Double Dragon Gaiden: Rise of the Dragons is the latest attempt to revitalize the beat ’em up genre, which has struggled to stay relevant since its coin-op heyday. It arrives while the genre has some actual momentum, with Streets of Rage 4 and TMNT: Shredder’s Revenge showing that a highly polished brawler can still hit if it’s designed around replayability. Double Dragon’s latest offering adds in roguelite elements to give it some additional structure and camouflage its short length, but it’s not as revolutionary as it should be.
The core gameplay is technically solid, even if it doesn’t feel quite as good as the two aforementioned beat ’em ups. Characters are generally nimble and can jump around to outmaneuver throws. Players can use special attacks to take care of crowds of foes and even earn some food to replenish their health for taking out multiple baddies at once, rewarding solid execution. Those playing solo also can tag between two playable characters to get access to a bigger move set, although it’s often better to play in co-op since it’s easy to get overwhelmed when there are four or more foes on-screen.
There are only four main missions to go through and each has a boss associated with it, and the level’s length and overall difficulty are dependent on when it is chosen. For example, the first mission will be quite short since you only go through its initial third. However, later missions have you completing all three sections of a level and going up against a more powerful form of each boss. While that opens up the possibility of multiple routes, there are only two endings, and a run takes less than two hours to complete.

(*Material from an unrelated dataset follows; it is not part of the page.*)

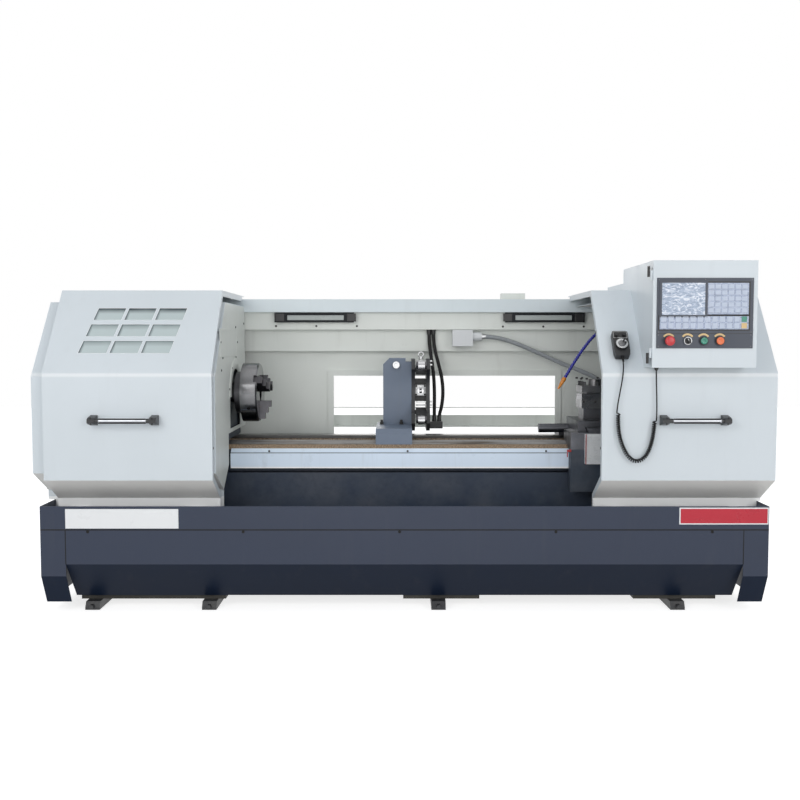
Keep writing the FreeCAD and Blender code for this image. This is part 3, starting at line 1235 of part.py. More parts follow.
tool = profile("XY", [
    (tool_left, tool_front - d.tool_nose), (tool_left + d.tool_tip, tool_front - d.tool_rake),
    (tool_left + d.tool_length, tool_front),
    (tool_left + d.tool_length, tool_front + d.tool_width),
    (tool_left + d.tool_tip, tool_front + d.tool_width),
    (tool_left, tool_front + d.tool_edge)],
    slot_low, d.tool_side)
keep("tool_turret", group([fused(*turret_parts), tool]))


# Tailstock: body, quill with its centre, and handwheel

tail_right_x = d.tail_left_x + d.tail_length
tail_base_top_z = d.way_top_z + d.tail_base_height
tail_foot = profile("YZ", [
    *on_the_ways(d.tail_base_front_y, d.tail_base_rear_y, d.gap),
    (d.tail_base_rear_y, tail_base_top_z), (d.tail_base_front_y, tail_base_top_z)],
    d.tail_left_x, d.tail_length)
tail_neck = block(d.tail_left_x + d.neck_inset, tail_right_x - d.neck_inset, d.spindle_y - d.neck_half,
                  d.spindle_y + d.neck_half, tail_base_top_z - 1, d.spindle_z)
barrel = rod("X", d.barrel_radius, d.tail_length, d.tail_left_x, d.spindle_y, d.spindle_z)
lever = rod("Z", d.lever_radius, d.lever_length, d.tail_left_x + d.lever_x,
            d.spindle_y - d.barrel_radius / 2, d.spindle_z + d.barrel_radius / 2)
quill_bore = rod("X", d.quill_radius + d.running_gap, d.quill_length + d.gap,
                 d.tail_left_x - d.quill_length * 0.2 - d.gap, d.spindle_y, d.spindle_z)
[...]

There are some decent unlockables that encourage replayability, and players can purchase them with in-game tokens that are either earned from currency at the end of a run or bought in place of power-ups. The nine characters are the highlight (which include playable versions of the bosses and past baddies like Abobo), but there are also concept art and music tracks to unlock, as well. It’ll take dozens of playthroughs for completionists to unlock everything, so it’s clearly built around running through multiple times.
But there are only four main missions (likely a throwback to the original) and consequentially not that much content to replay. If campaigns pulled from a bigger pool of levels but stayed the same length, there would at least be some more choice and variability. Players could avoid bosses they dislike or save the ones they prefer for later in the game. There’s still some of that here, but it doesn’t add much to the overall experience since players have to go through the same levels either way.

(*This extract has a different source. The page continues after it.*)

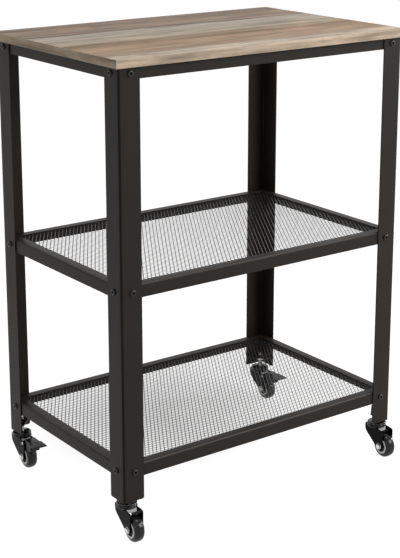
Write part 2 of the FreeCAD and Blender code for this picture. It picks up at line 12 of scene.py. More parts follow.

Starting over is also quite a drag, pointing another big issue with its roguelite structure. Unless you’re playing on an easy difficulty, characters have low health until they get upgraded, allowing cheaper enemies to quickly ruin runs. Almost everything is just busywork up until the latter areas where the access to more power-ups and abilities makes combat more engaging. Unlocking additional characters is appealing, but having to repeatedly trudge through the slow intro kills that appeal. Being able to buy permanent power-up unlocks or buffs à la Rogue Legacy could’ve solved this issue while still boosting its all-important replay value.
Double Dragon Gaiden: Rise of the Dragons Review: The final verdict
There’s a lot to like about Rise of the Dragons, even if it doesn’t fully click and deliver a new all-time great brawler. The core action is fluid and enjoyable, some of the unlockable characters are a blast to play, and the roguelite elements work well enough (even if it’d probably be better to just play as fully powered characters from the get-go). However, the stages and the boss fights aren’t unique enough to make this a truly memorable experience. It’s doesn’t add a ton to the franchise’s legacy, but it’s easy enough to settle into and be a worthwhile new diversion, especially in co-op.
Disclaimer: Our Double Dragon Gaiden: Rise of the Dragons review is based on a PS5 copy provided by the publisher. Reviewed on version 1.000.001.